I suggested a "Poilishe" pshat, that since the get is in his handwriting, she must rely on him, in the form of his handwriting, for her divorce to be valid even after the delivery of the get.
A flaw in that is that the pashut pshat of V'Kasa Lah is that he himself can be the one writing the get.
When rethinking the issue later, I thought of a variation on this, which is that normally the validity of the get is accomplished by the witnesses, but here it is accomplished by his handwriting, as any kiyum of the get will entail verifying his handwriting.
But still later I searched out other Ritvas on the topic and thought it through again, and I realized that it was far simpler, and that I had missed an important point through all these many years and many learnings of Gittin - viz., that when we say edei mesirah or chasimah kartei, it does not mean just that they validate the get, but that they effect the kerisus. They are the ones who make this document an effective bill of severance (in their roles of eidei kiyum). The machlokes between R' Meir an R' Eliezer is which eidim make this a bill of severance.

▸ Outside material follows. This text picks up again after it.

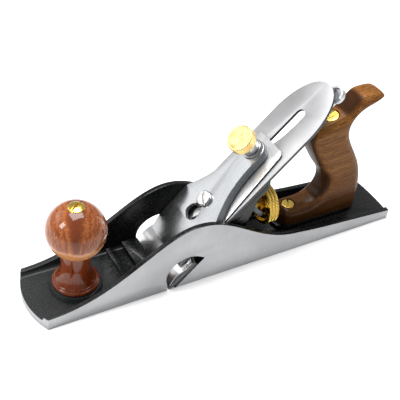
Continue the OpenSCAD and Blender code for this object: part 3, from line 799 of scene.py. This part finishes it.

The Ritva is therefore very appropriately asking on Rashi: In the case of a regular document there is no need for kerisus - for eidim to create a bill of severance, or more generally, a bill that is transactional, as opposed to evidentiary - so hodo'as ba'al din suffices for the necessary evidence and validation. But that would not suffice for a get. We need the gezeiras ha'kasuv of V'Kasav Lah to teach us that the husband himself can create a transactional document that embodies kerisus.
I think this is the true pshat in the Ritva. And after almost 60 years of life I finally have a true understanding of kartei!